EXERCISE DETAILS: Present the data once more in exactly its original form.

PROVIDED DATA:

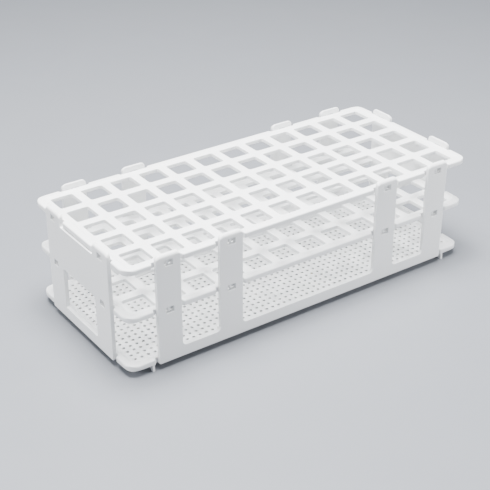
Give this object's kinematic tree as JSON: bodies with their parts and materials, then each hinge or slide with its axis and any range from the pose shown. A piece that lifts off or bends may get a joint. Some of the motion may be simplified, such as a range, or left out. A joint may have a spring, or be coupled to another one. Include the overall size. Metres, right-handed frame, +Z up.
{
  "type": "test tube rack",
  "caption": "Snap-together plastic test tube rack: two gridded well plates over a perforated floor plate, held by four slotted side panels.",
  "frame": {"origin": "on the table, under the middle of the rack", "axes": "+X along the rack's length, +Y to its back, +Z up"},
  "size_m": [0.2452, 0.1062, 0.0706],
  "materials": {
    "rack_plastic": "satin, slightly translucent moulded polypropylene"
  },
  "bodies": {
    "plates": {"top_plate_rim": "rack_plastic", "top_plate_row_bars": "rack_plastic", "top_plate_column_bars": "rack_plastic", "middle_plate_rim": "rack_plastic", "middle_plate_row_bars": "rack_plastic", "middle_plate_column_bars": "rack_plastic", "bottom_plate_rim": "rack_plastic", "bottom_plate_floor": "rack_plastic", "bottom_plate_feet": "rack_plastic"},
    "front_panel": {"front_panel": "rack_plastic"},
    "back_panel": {"back_panel": "rack_plastic"},
    "left_panel": {"left_panel": "rack_plastic"},
    "right_panel": {"right_panel": "rack_plastic"}
  },
  "joints": [
    {"name": "front_panel_pull", "type": "slide", "parent": "plates", "child": "front_panel", "axis": [0, -1, 0], "range_m": [0, 0.03]},
    {"name": "back_panel_pull", "type": "slide", "parent": "plates", "child": "back_panel", "axis": [0, 1, 0], "range_m": [0, 0.03]},
    {"name": "left_panel_pull", "type": "slide", "parent": "plates", "child": "left_panel", "axis": [-1, 0, 0], "range_m": [0, 0.03]},
    {"name": "right_panel_pull", "type": "slide", "parent": "plates", "child": "right_panel", "axis": [1, 0, 0], "range_m": [0, 0.03]}
  ]
}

RESULT:
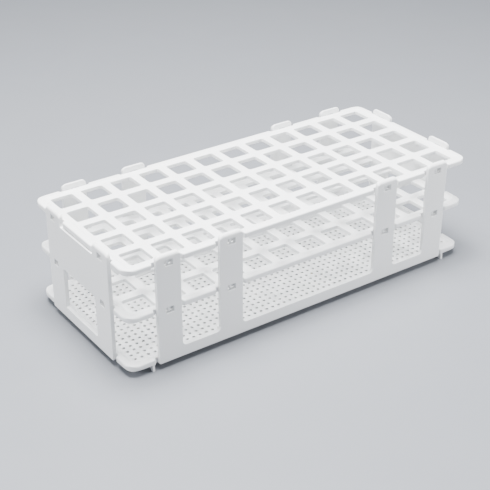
Give this object's kinematic tree as JSON: bodies with their parts and materials, then each hinge or slide with its axis and any range from the pose shown. A piece that lifts off or bends may get a joint. Some of the motion may be simplified, such as a range, or left out. A joint may have a spring, or be coupled to another one. Include the overall size. Metres, right-handed frame, +Z up.
{
  "type": "test tube rack",
  "caption": "Snap-together plastic test tube rack: two gridded well plates over a perforated floor plate, held by four slotted side panels.",
  "frame": {"origin": "on the table, under the middle of the rack", "axes": "+X along the rack's length, +Y to its back, +Z up"},
  "size_m": [0.2452, 0.1062, 0.0706],
  "materials": {
    "rack_plastic": "satin, slightly translucent moulded polypropylene"
  },
  "bodies": {
    "plates": {"top_plate_rim": "rack_plastic", "top_plate_row_bars": "rack_plastic", "top_plate_column_bars": "rack_plastic", "middle_plate_rim": "rack_plastic", "middle_plate_row_bars": "rack_plastic", "middle_plate_column_bars": "rack_plastic", "bottom_plate_rim": "rack_plastic", "bottom_plate_floor": "rack_plastic", "bottom_plate_feet": "rack_plastic"},
    "front_panel": {"front_panel": "rack_plastic"},
    "back_panel": {"back_panel": "rack_plastic"},
    "left_panel": {"left_panel": "rack_plastic"},
    "right_panel": {"right_panel": "rack_plastic"}
  },
  "joints": [
    {"name": "front_panel_pull", "type": "slide", "parent": "plates", "child": "front_panel", "axis": [0, -1, 0], "range_m": [0, 0.03]},
    {"name": "back_panel_pull", "type": "slide", "parent": "plates", "child": "back_panel", "axis": [0, 1, 0], "range_m": [0, 0.03]},
    {"name": "left_panel_pull", "type": "slide", "parent": "plates", "child": "left_panel", "axis": [-1, 0, 0], "range_m": [0, 0.03]},
    {"name": "right_panel_pull", "type": "slide", "parent": "plates", "child": "right_panel", "axis": [1, 0, 0], "range_m": [0, 0.03]}
  ]
}